Save the resulting DataFrame as result_df and ensure the columns match the exact order of the Output Schema. Use left joins to ensure no projects are dropped if they are missing employees or equipment. Order the final output by project_id in ascending order.
File Path
- Projects Dataset:
/home/interview/projects.csv
- Employees Dataset:
/home/interview/employees.csv
- Equipment Dataset:
/home/interview/equipment.csv
- Starter script:
/home/interview/project_metrics.py
Schema
projects.csv
| Column Name |
Data Type |
| project_id |
int |
| project_name |
string |
| start_date |
date |
| end_date |
date |
| budget |
int |
employees.csv
| Column Name |
Data Type |
| employee_id |
int |
| first_name |
string |
| last_name |
string |
| role |
string |
| project_id |
int |
equipment.csv
| Column Name |
Data Type |
| equipment_id |
int |
| equipment_name |
string |
| project_id |
int |
| cost |
int |
Expected Output Schema
| Column Name |
Data Type |
| project_id |
int |
| project_name |
string |
| start_date |
date |
| end_date |
date |
| duration_days |
int |
| total_employees |
int |
| unique_roles |
int |
| total_equipment_cost |
int |
Example
Given this sample input:
projects
| project_id |
project_name |
start_date |
end_date |
budget |
| 1 |
Skyscraper |
2022-01-01 |
2022-12-31 |
15000000 |
| 2 |
Bridge |
2022-03-01 |
2022-08-31 |
5000000 |
| 3 |
Tunnel |
2022-06-01 |
2023-01-31 |
10000000 |
employees
| employee_id |
first_name |
last_name |
role |
project_id |
| 1 |
John |
Doe |
Engineer |
1 |
| 2 |
Jane |
Smith |
Architect |
1 |
| 3 |
Jim |
Brown |
Project Manager |
1 |
| 4 |
Emily |
Davis |
Engineer |
2 |
| 5 |
Alan |
Johnson |
Architect |
2 |
equipment
| equipment_id |
equipment_name |
project_id |
cost |
| 1 |
Crane |
1 |
25000 |
| 2 |
Excavator |
1 |
15000 |
| 3 |
Bulldozer |
2 |
20000 |
| 4 |
Loader |
2 |
10000 |
| 5 |
Crane |
3 |
25000 |
The output would be:
| project_id |
project_name |
start_date |
end_date |
duration_days |
total_employees |
unique_roles |
total_equipment_cost |
| 1 |
Skyscraper |
2022-01-01 |
2022-12-31 |
364 |
3 |
3 |
40000 |
| 2 |
Bridge |
2022-03-01 |
2022-08-31 |
183 |
2 |
2 |
30000 |
| 3 |
Tunnel |
2022-06-01 |
2023-01-31 |
244 |
null |
null |
25000 |
(Note: Tunnel has equipment but no employees, resulting in null values for those specific metrics).
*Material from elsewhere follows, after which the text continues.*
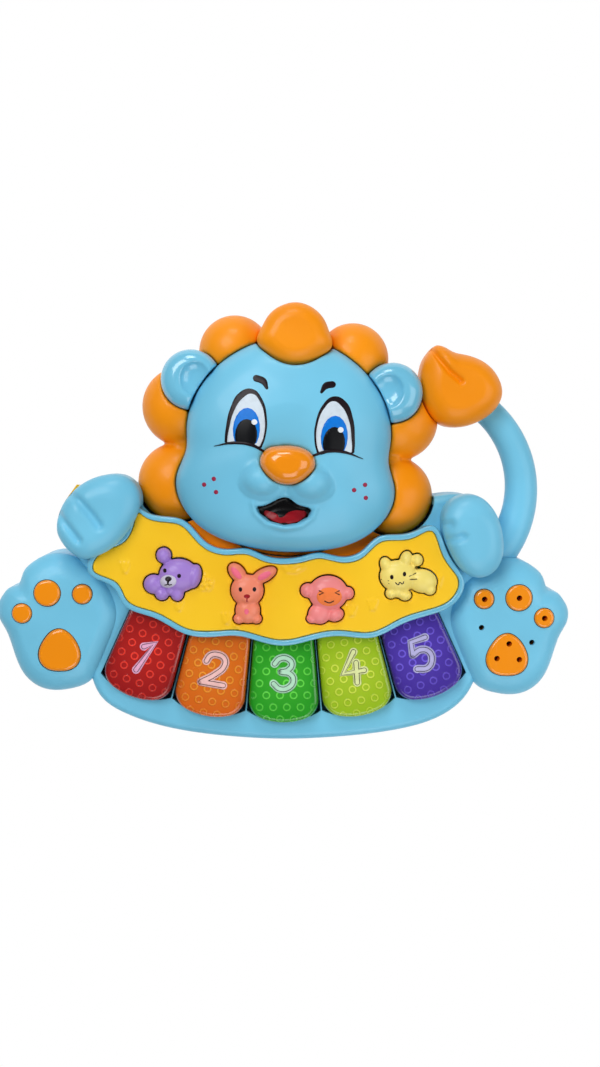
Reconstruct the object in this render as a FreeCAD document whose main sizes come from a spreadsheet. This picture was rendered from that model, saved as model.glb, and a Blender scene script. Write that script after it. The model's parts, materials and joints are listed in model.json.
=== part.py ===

from pyspark.sql import SparkSession
from pyspark.sql import functions as F
spark = SparkSession.builder.appName("PrepareshSpark").getOrCreate()
spark.sparkContext.setLogLevel("ERROR")
projects = spark.read.csv("/home/interview/projects.csv", header=True, inferSchema=True)
employees = spark.read.csv("/home/interview/employees.csv", header=True, inferSchema=True)
equipment = spark.read.csv("/home/interview/equipment.csv", header=True, inferSchema=True)
# Step 1: Pre-aggregate employees
emp_agg = employees.groupBy("project_id").agg(
F.count("employee_id").cast("int").alias("total_employees"),
F.countDistinct("role").cast("int").alias("unique_roles")
)
# Step 2: Pre-aggregate equipment
equip_agg = equipment.groupBy("project_id").agg(
F.sum("cost").cast("int").alias("total_equipment_cost")
)
# Step 3 & 4: Calculate duration, join DataFrames, and arrange schema
result_df = projects.withColumn("duration_days", F.datediff("end_date", "start_date")) \
.join(emp_agg, on="project_id", how="left") \
.join(equip_agg, on="project_id", how="left") \
.select(
"project_id", "project_name", "start_date", "end_date",
"duration_days", "total_employees", "unique_roles", "total_equipment_cost"
).orderBy("project_id")
# --- Do not edit below this line ---
result_df.coalesce(1).write.csv("/home/interview/output", header=True, mode="overwrite")
spark.stop()
Explanation
Step 1: The Danger of Joining Before Aggregating
If you try to join projects, employees, and equipment together first, you will create a Cartesian explosion. For example, if a project has 5 employees and 4 pieces of equipment, joining them will generate 20 rows (5 x 4) for that single project. Summing the equipment costs afterward would result in a massively inflated number. To prevent this, you must aggregate the child tables individually before joining them back to the parent table.
Step 2: Pre-Aggregating Employees & Equipment
emp_agg = employees.groupBy("project_id").agg(
F.count("employee_id").cast("int").alias("total_employees"),
F.countDistinct("role").cast("int").alias("unique_roles")
)
equip_agg = equipment.groupBy("project_id").agg(
F.sum("cost").cast("int").alias("total_equipment_cost")
)
We process employees using .groupBy("project_id"). We use F.count() to find the total workforce and F.countDistinct() to find the unique roles. We do the same for equipment using F.sum(). We use .cast("int") on these aggregations because PySpark's count and sum functions natively return long integers, but our required schema specifies standard int.
Step 3: Calculating Date Differences
projects.withColumn("duration_days", F.datediff("end_date", "start_date"))
To find the duration of the project, we use PySpark's built-in F.datediff() function. This function takes two date columns and returns the integer difference in days between them.
Step 4: Left Joining Everything Together
.join(emp_agg, on="project_id", how="left") \
.join(equip_agg, on="project_id", how="left") \
.select(...) \
.orderBy("project_id")
With everything cleanly grouped to a one-to-one level, we join emp_agg and equip_agg onto the main projects DataFrame. We use how="left" because some projects might be in the early phases and not have employees assigned yet (like the Tunnel in the example); an inner join would completely drop those projects from the report. Finally, we use .orderBy("project_id") to sort the output deterministically.